As I read these books, that’s what I tried to do. While I spend most of my discretionary reading time on YA novels, I’ve also read my share of mysteries, romances, and historical fiction novels. So when I recommend a book as a good read, I’m going to be comparing it against others published nationally in its genre, genres I’m relatively familiar with. And I think that’s a fair basis for comparison. If you’d like to read more ideas about LDS fiction, generated by my Whitney finalist reading, you can visit my blog, where I’ve discussed my reaction to the Whitney finalists in greater depth.
And my disclaimer: Angela Hallstrom, besides being a brilliant writer, is a good friend. But I would love her book even if I’d never met her. Also, voting on the Whitneys has already occurred, so this post will not influence them (not that it would anyway; I’m just saying that the voting is a done deal, and this is speculation/opinion on my part). And kudos to all who made it to the Whitney finals–I wish I had space to highlight more of my favorites.
So, with that preamble, here are my picks. You can read the entire list of finalists here:
Bound on Earth, by Angela Hallstrom. It’s beautifully written, layered characters, a real but also hopeful depiction of LDS life. And here I have to state that for me, a novel that does Mormonism well is always going to trump in this category, because that’s the Holy Grail of LDS fiction.
Best Novel by a New Author
Now, because of Whitney rules, Angela, though nominated in three categories, can only win once. Therefore she cannot win the next category, Best Novel by a New Author. Instead, I predict (and hope) that this category will be won by Annette Haws, for Waiting for the Light to Change. This is a fabulous novel, folks. It’s hands down my favorite Whitney discovery. I would not have picked it up based on its cover, but I was blown away by it. It’s the story of the fall and redemption of a high school debate teacher in Northern Utah. Highly recommended.
Taking Chances, by Shannon Guymon. This was a great little romance, but she went deeper and added a layer of real pain to the female protagonist’s character, who must confront and forgive her grandmother. I enjoyed it very much.

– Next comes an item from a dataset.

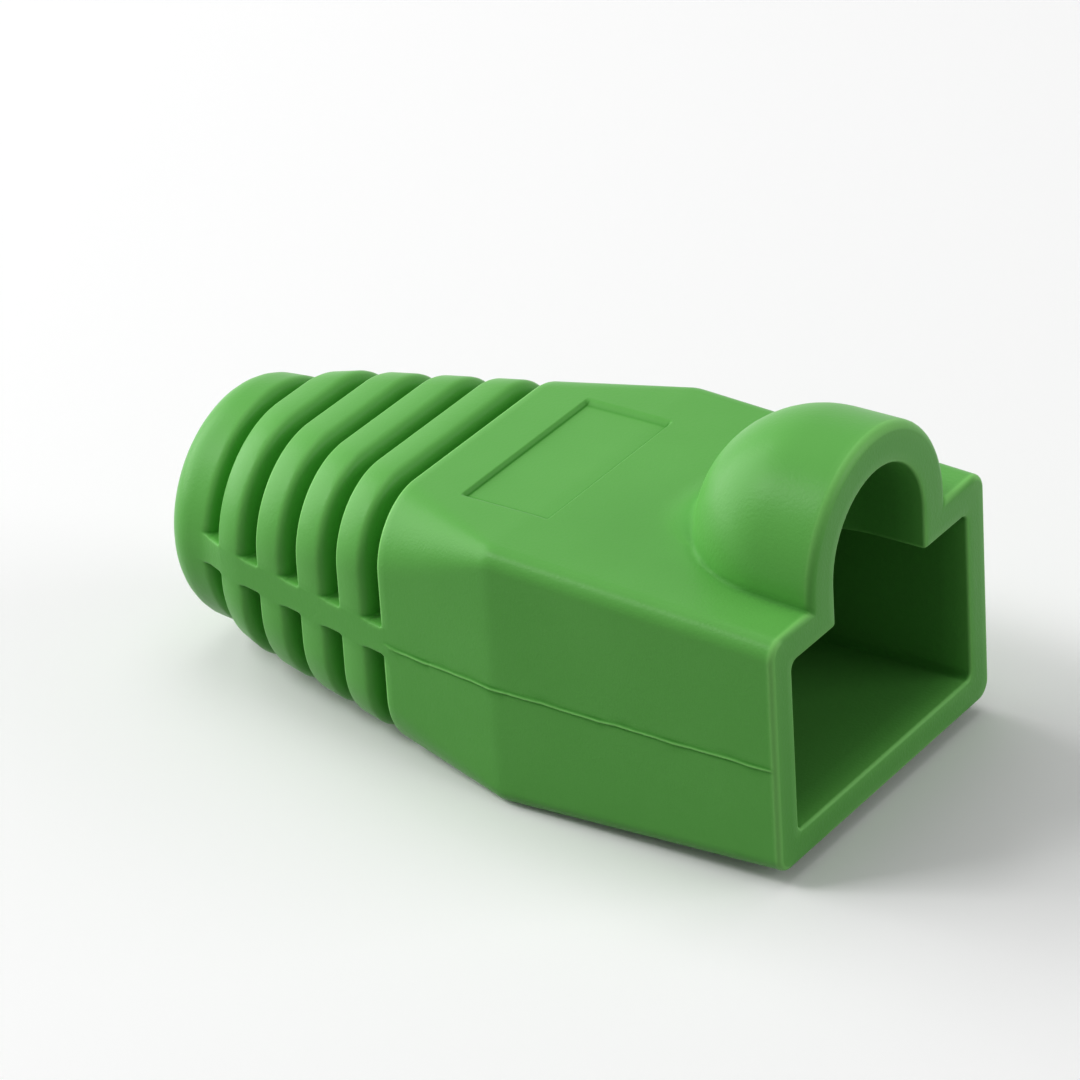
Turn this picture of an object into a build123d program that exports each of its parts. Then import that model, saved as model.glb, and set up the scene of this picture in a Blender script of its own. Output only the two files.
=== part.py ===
from build123d import *
from math import cos, radians, sin
import os

# Strain relief boot for a modular plug, moulded in one piece of soft rubber.
# +X runs out of the plug mouth and +Z points to the latch side. The origin is under the middle of the
# boot, on the surface that it rests on. All sizes are in millimetres.

# plug sleeve, which grows higher from the mouth to the knee
mouth_width = 14.2
mouth_height = 9.2
wall = 1.25
sleeve_length = 11.75
sleeve_edge_radius = 0.7
mouth_rim_rounding = 0.2
pocket_corner_radius = 0.3
pocket_depth = 11.4

# rear body from the knee to the tail, where the narrow sides converge and the edges grow rounder
body_length = 16.95
body_height = 10.35
body_end_width = 12.9
body_end_radius = 2.65
body_end_rounding = 0.15
rear_sections = 5

# tail, with grooves that stop at a spine on each narrow side; the spine starts a step above the parting
# line and rises towards the collar
groove_count = 5
groove_width = 0.56
groove_depth = 1.05
rib_width = 1.48
rib_flank_length = 0.62
rib_flank_depth = 0.9
rib_back_rounding = 0.12
spine_width = 1.2
spine_inset = 0.05
spine_step = 0.15
spine_rise = 0.5

# end collar and the cable's bore
collar_length = 2.45
collar_diameter = 9.35
collar_end_rounding = 1.4
bore_diameter = 6.2
funnel_margin = 0.4

# latch hood, a half barrel with a quarter ball behind it
hood_radius = 4.5
hood_wall = 1.5
hood_lift = 0.35
hood_barrel_length = 2.3
hood_rim_bevel = 0.25

# shallow label field on both wide faces
label_length = 3.55
label_width = 8.0
label_depth = 0.22
label_from_mouth = 11.15

# raised line that the mould leaves on the narrow sides where its halves meet
parting_drop = 0.33
parting_line_width = 0.14
parting_line_proud = 0.07

# flats that stand for a quarter circle: of a rounded rim, and of the small rounding behind each rib
rim_flats = 3
back_flats = 1
# the smallest step between the last rib's outline and the round collar
roundness_step = 0.05
# how far pieces of the moulding reach into each other
overlap = 0.3

# places along the boot
groove_pitch = groove_width + rib_width
ribbed_length = groove_count * groove_pitch - rib_width
total_length = body_length + ribbed_length + collar_length
mouth_x = total_length / 2
knee_x = mouth_x - sleeve_length
body_end_x = mouth_x - body_length
collar_x = body_end_x - ribbed_length
tail_end_x = collar_x - collar_length
pocket_end_x = mouth_x - pocket_depth
bore_x = body_end_x + funnel_margin

# heights
mid_z = body_height / 2
hood_z = mid_z + mouth_height / 2 + hood_lift
parting_z = mid_z - parting_drop


def between(start, end, share):
    """Value that lies a share of the way from start to end."""
    return start + share * (end - start)


def oblong(x, width, height, radius):
    """Rounded rectangle across the boot at x, centred on the boot's axis."""
    plane = Plane(origin=(x, 0, mid_z), x_dir=(0, 1, 0), z_dir=(1, 0, 0))
    return plane * RectangleRounded(width, height, radius)


def body_oblong(x, inset):
    """Outline of the sleeve or of the rear body at x, moved inwards by inset."""
    to_knee = (mouth_x - x) / sleeve_length
    past_knee = (knee_x - x) / (knee_x - body_end_x)
    if x >= knee_x:
        width, height, radius = mouth_width, between(mouth_height, body_height, to_knee), sleeve_edge_radius
    else:
        width, height = between(mouth_width, body_end_width, past_knee), body_height
        radius = between(sleeve_edge_radius, body_end_radius, past_knee)
    return oblong(x, width - 2 * inset, height - 2 * inset, radius - inset)


def tail_oblong(x, inset):
    """Outline of the ribbed tail at x, moved inwards by inset. It grows rounder towards the collar."""
    share = (body_end_x - x) / (ribbed_length + collar_length)
    width = between(body_end_width, collar_diameter, share)
    height = between(body_height, collar_diameter, share)
    radius = between(body_end_radius, collar_diameter / 2 - roundness_step, share)
    return oblong(x, width - 2 * inset, height - 2 * inset, radius - inset)


def rim_arc(run, depth, flats):
    """Quarter of an ellipse from a deep rim up to the surface: distances from the rim, each with its inset."""
    angles = [radians(90 * flat / flats) for flat in range(flats + 1)]
    return [(run * (1 - cos(angle)), depth * (1 - sin(angle))) for angle in angles]


def rim_profile(length, front, back):
    """Distances along a piece, each with the inset of its surface there, from its front rim to its back rim."""
    return front + [(length - distance, inset) for distance, inset in reversed(back)]


def make_body():
    """Sleeve and rear body, with flat narrow sides that turn at the knee."""
    mouth_rim = rim_arc(mouth_rim_rounding, mouth_rim_rounding, rim_flats)
    end_rim = rim_arc(body_end_rounding, body_end_rounding, rim_flats)
    rims = rim_profile(body_length, mouth_rim, end_rim)
    rear_length = body_length - body_end_rounding - sleeve_length
    rear = [(sleeve_length + rear_length * step / rear_sections, 0) for step in range(rear_sections)]
    profile = rims[:rim_flats + 1] + rear + rims[rim_flats + 1:]
    return loft([body_oblong(mouth_x - distance, inset) for distance, inset in profile], ruled=True)


def make_rib(index):
    """One rib, a slice of the tail that swells up softly in front and drops off sharply behind."""
    front_x = body_end_x - groove_width - index * groove_pitch
    flank = rim_arc(rib_flank_length, rib_flank_depth, rim_flats)
    profile = rim_profile(rib_width, flank, rim_arc(rib_back_rounding, rib_back_rounding, back_flats))
    return loft([tail_oblong(front_x - distance, inset) for distance, inset in profile], ruled=True)


def make_groove_floor(index):
    """Inner wall of the tail across one groove."""
    middle_x = body_end_x - groove_width / 2 - index * groove_pitch
    return extrude(tail_oblong(middle_x, groove_depth), groove_width / 2 + overlap, both=True)


def make_collar():
    """Round end collar, turned from its half profile."""
    flank = rim_arc(rib_flank_length, rib_flank_depth, rim_flats)
    rims = rim_profile(collar_length, flank, rim_arc(collar_end_rounding, collar_end_rounding, rim_flats))
    rim_points = [(collar_x - distance, collar_diameter / 2 - inset) for distance, inset in rims]
    half = Polyline((collar_x, 0), *rim_points, (tail_end_x, 0), close=True)
    side_plane = Plane(origin=(0, 0, mid_z), x_dir=(1, 0, 0), z_dir=(0, -1, 0))
    return revolve(side_plane * make_face(half), Axis((0, 0, mid_z), (1, 0, 0)))


def make_spines():
    """Bar across the ribs that rises towards the collar, and shows as a spine on each narrow side."""
    front_y = body_end_width / 2 - spine_inset
    back_y = collar_diameter / 2 - spine_inset
    front_x = body_end_x + overlap
    back_x = collar_x - rib_flank_length
    outline = Polygon((front_x, -front_y), (front_x, front_y), (back_x, back_y), (back_x, -back_y), align=None)
    along, across = (ribbed_length, 0, -spine_rise), (spine_rise, 0, ribbed_length)
    start_z = parting_z + spine_step + body_end_x * spine_rise / ribbed_length
    spine_plane = Plane(origin=(0, 0, start_z), x_dir=along, z_dir=across)
    return extrude(spine_plane * outline, spine_width / 2, both=True)


def make_parting_line():
    """Thin plate through the body, which shows as a fine raised line on each narrow side."""
    front_x = mouth_x - mouth_rim_rounding
    back_x = body_end_x + body_end_rounding
    front_y = mouth_width / 2 + parting_line_proud
    slope = (mouth_width - body_end_width) / 2 / (knee_x - body_end_x)
    back_y = front_y - slope * (knee_x - back_x)
    side = [(front_x, front_y), (knee_x, front_y), (back_x, back_y)]
    outline = Polygon(*side, *[(x, -y) for x, y in reversed(side)], align=None)
    return extrude(Plane.XY.offset(parting_z) * outline, parting_line_width / 2, both=True)


def hood_form(radius, front_x):
    """Barrel along X, closed behind by a ball, and upright below its axis down to the boot's middle."""
    ball_x = mouth_x - hood_barrel_length
    side_plane = Plane(origin=(0, 0, hood_z), x_dir=(1, 0, 0), z_dir=(0, -1, 0))
    outline = Polyline((ball_x - radius, 0), (front_x, 0), (front_x, -radius), (ball_x, -radius))
    outline = outline + CenterArc((ball_x, 0), radius, 180, 90)
    dome = revolve(side_plane * make_face(outline), Axis((0, 0, hood_z), (1, 0, 0)))
    foot = Polyline((ball_x, radius), (front_x, radius), (front_x, -radius), (ball_x, -radius))
    foot = foot + CenterArc((ball_x, 0), radius, 90, 180)
    return dome + extrude(Plane.XY.offset(mid_z) * make_face(foot), hood_z - mid_z)


def make_hood():
    """Outside of the latch hood, with a bevelled front rim."""
    hood = hood_form(hood_radius, mouth_x)
    rim = hood.faces().filter_by(Axis.X).sort_by(Axis.X)[-1].edges()
    return chamfer(rim, hood_rim_bevel)


def make_hollow():
    """The way through the boot for plug and cable: pocket, funnel and bore."""
    pocket_width = mouth_width - 2 * wall
    pocket_height = mouth_height - 2 * wall
    pocket_end = oblong(pocket_end_x, pocket_width, pocket_height, pocket_corner_radius)
    funnel_end = oblong(bore_x, bore_diameter, bore_diameter, pocket_corner_radius)
    pocket = extrude(pocket_end, pocket_depth + overlap)
    funnel = loft([pocket_end, funnel_end], ruled=True)
    bore = Plane(origin=(bore_x, 0, mid_z), z_dir=(-1, 0, 0)) * Circle(bore_diameter / 2)
    return pocket + funnel + extrude(bore, bore_x - tail_end_x + overlap)


def make_labels():
    """The two shallow label fields."""
    label_x = mouth_x - label_from_mouth - label_length / 2
    field = Box(label_length, label_width, 2 * label_depth)
    return [Pos(label_x, 0, z) * field for z in (0, body_height)]


boot = make_body() + make_hood() + [make_groove_floor(index) for index in range(groove_count)]
boot = boot + [make_rib(index) for index in range(groove_count - 1)] + make_collar()
boot = boot + make_spines() + make_parting_line()
boot = boot - make_hollow() - hood_form(hood_radius - hood_wall, mouth_x + overlap) - make_labels()
boot.label = "boot"

os.makedirs("parts", exist_ok=True)
export_step(boot, "parts/boot.step")
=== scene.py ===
import math

import bpy
import numpy as np
from mathutils import Matrix, Vector


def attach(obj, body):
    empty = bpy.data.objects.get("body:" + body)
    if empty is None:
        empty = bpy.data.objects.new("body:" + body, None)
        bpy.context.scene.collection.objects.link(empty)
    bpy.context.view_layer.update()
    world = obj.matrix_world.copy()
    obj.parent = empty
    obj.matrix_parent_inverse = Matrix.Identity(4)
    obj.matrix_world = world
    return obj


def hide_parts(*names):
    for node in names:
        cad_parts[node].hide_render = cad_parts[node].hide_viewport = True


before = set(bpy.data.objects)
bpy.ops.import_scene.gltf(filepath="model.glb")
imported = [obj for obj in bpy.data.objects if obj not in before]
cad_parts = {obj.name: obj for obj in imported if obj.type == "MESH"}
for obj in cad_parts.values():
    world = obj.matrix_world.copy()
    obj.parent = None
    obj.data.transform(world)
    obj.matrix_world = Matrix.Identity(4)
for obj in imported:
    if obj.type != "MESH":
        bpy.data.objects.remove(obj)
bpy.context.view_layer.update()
print("frame loaded")


# the boot's measures in millimetres; x runs out of the mouth, heights count from the boot's own axis
boot = {
    "length": 28.12,
    "axisHeight": 5.175,
    "mouthWidth": 14.2, "mouthHeight": 9.2, "wall": 1.25,
    "mouthRounding": 0.21, "lipRounding": 0.14,
    "sleeveLength": 11.75, "sleeveEdge": 0.7, "kneeSoftness": 0.12,
    "bodyLength": 16.95, "bodyHeight": 10.35,
    "bodyEndWidth": 12.9, "bodyEndEdge": 2.65, "endRounding": 0.16,
    "grooves": 5, "grooveWidth": 0.56, "grooveDepth": 1.05, "grooveFloorRounding": 0.16,
    "ribWidth": 1.48, "flankLength": 0.5, "flankRounding": 0.6, "flankLean": 0.06, "ribBackRounding": 0.13,
    "spineWidth": 1.2, "spineSoftness": 0.07,
    "spineStep": 0.15, "spineStepLength": 0.9, "spineRise": 0.5, "spineClimbEnd": 1.2,
    "collarDiameter": 9.35, "collarRounding": 1.4, "collarShortOfRound": 0.02,
    "collarStartsRound": 0.7, "collarFullyRound": 1.0,
    "bore": 6.2, "boreRim": 0.1,
    "hoodRadius": 4.5, "hoodWall": 1.5, "hoodLift": 0.35, "hoodBarrel": 2.3, "hoodRounding": 0.34,
    "rootNear": 0.07, "rootBack": 1.5,        # reach of the fillet at the hood's root, beside and behind it
    "rootTurn": 0.74, "rootShade": 0.6,       # how far behind it begins to widen, and how dark the painted shade in it is
    "pocketDepth": 11.4, "pocketEdge": 0.3, "funnelMargin": 0.4, "archRounding": 0.12,
    "labelFromMouth": 11.15, "labelLength": 3.55, "labelWidth": 8.0,
    "labelDepth": 0.16, "labelSoftness": 0.09,
    "partingDrop": 0.33, "ridgeHeight": 0.06, "ridgeWidth": 0.06, "ridgeWaver": 0.03,
    "ridgeFromMouth": (0.1, 0.5), "ridgeFromEnd": (0.05, 0.35),    # where it starts, and where it is full
    "leastEdge": 0.2,                         # corner radius that even the floor of a groove keeps
    "sharpEdge": 0.3, "sharpRibEdge": 0.18,   # radius of an edge that fully counts as a rim or crease
    "gentleEdge": 0.55,                       # and of one that no longer does
    "labelSpared": (0.3, 0.5), "spineSpared": 0.75,   # no painted highlight on the edges so far round a label, and less on the spine
    "dullShadeFrom": 0.1, "dullShadeFull": 1.5,         # how deep inside the rubber turns dull and takes its painted shade
}

# how many rows the skin has on each stretch along the boot, how many columns on each side of it, and how
# finely its places are looked for
weave = {
    "mouthRim": 8, "body": 112, "bodyEnd": 5, "flank": 8, "ribBack": 4, "collarEnd": 9,
    "boreRim": 3, "bore": 5, "funnel": 7, "pocket": 26, "lip": 4,
    "top": 50, "bottom": 33, "side": 84,
    "lineSamples": 6000, "halvings": 34, "longestRay": 16.0,
}

mm = 0.001
mouthX = boot["length"] / 2
tailX = -mouthX
kneeX = mouthX - boot["sleeveLength"]
bodyEndX = mouthX - boot["bodyLength"]
groovePitch = boot["grooveWidth"] + boot["ribWidth"]
collarX = bodyEndX - boot["grooves"] * groovePitch + boot["ribWidth"]
collarRadius = boot["collarDiameter"] / 2
ballX = mouthX - boot["hoodBarrel"]
hoodHeight = boot["mouthHeight"] / 2 + boot["hoodLift"]
rootX, archX = 7.6, 9.0      # about where the hood's root and the arch end
pocketEndX = mouthX - boot["pocketDepth"]
boreX = bodyEndX + boot["funnelMargin"]
labelX = mouthX - boot["labelFromMouth"]
labelEndX = labelX - boot["labelLength"]
halfLabel = boot["labelWidth"] / 2
sideWidth, sideHeight = boot["mouthWidth"] / 2, boot["bodyHeight"] / 2


def softStep(low, high, value):
    # 0 below low and 1 above high, and 3t^2 - 2t^3 between them
    t = np.clip((value - low) / (high - low), 0, 1)
    return t * t * (3 - 2 * t)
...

Fool Me Twice, by Stephanie Black. What I loved most about this was the protagonist’s personal growth, which happens as she deals with an intricate plot. It had the best character arcs of any book in its category, which is a huge plus for me. The treatment of Mormonism was positive without being overly preachy. A great book.
Best Youth Fiction:
I felt like this was the category with the tightest field; any one of them could win and I would say “yes, I can see that.” But for sheer beauty of writing, plus great characters and a compelling reinvention of a fairy tale, I must go with Sun and Moon, Ice and Snow, by Jessica Day George.
Best Speculative Fiction:
Hero of Ages. Wow. Just, wow. It’s an incredible work. Brandon Sanderson‘s entire Mistborn trilogy kept me reading and neglecting my laundry. The final battle is the coolest and also most poignant battle I’ve ever read. And I tell you that as someone who usually skims battle scenes. I loved the religious search for truth, and I loved the way this book brought together so many themes and threads from the others. Amazing writing.
Keeping Keller, by Tracy Winegar. You may notice that Keeping Keller is not nominated in this category. Whitney powers that be, why on earth not? It takes place in a distinct, well-researched time period in the past, not too distant from Traitor‘s time frame. It’s the story of a couple seeking to care for their misdiagnosed autistic son, and each other, in the face of prejudice and lack of information. The voice is distinctly fifties, and very well done, I might add. And I think it deserves to be nominated in this category, if not win outright.
Okay, picking from finalists, I’m going to go with Isabelle Webb, Legend of the Jewel, by N.C. Allen. I liked Isabelle, I liked the history of British India, the mystery surprised me. It was a fun read.
Best General Fiction:
Bound on Earth, you may recall, cannot win again. And neither can Waiting for the Light to Change, if all goes as I believe it should. That forces me to choose between Keeping Keller, by Tracy Winegar and The Reckoning, by Tanya Parker Mills. The Reckoning is about an American journalist imprisoned in Iraq. It’s intense and moving. I enjoyed both books, and both of them could have been historical fiction finalists, IMO. I don’t know which to go with, so I’m going to call it a draw for the purposes of this blog.
So, that’s my take on the Whitneys–but I’d like to hear your picks too. If you’ve read the books, you can post (anonymously if you’d like) and tell me whether you agree or disagree with my preferences, and which books you’d choose instead. And if you haven’t, do yourself a favor and pick up one of these from the library. Or even the bookstore…
Edit to add: P.S. I want to give a shoutout to Annette Lyon–without her help I never would have been able to find and finish all the books. Thank you, Annette!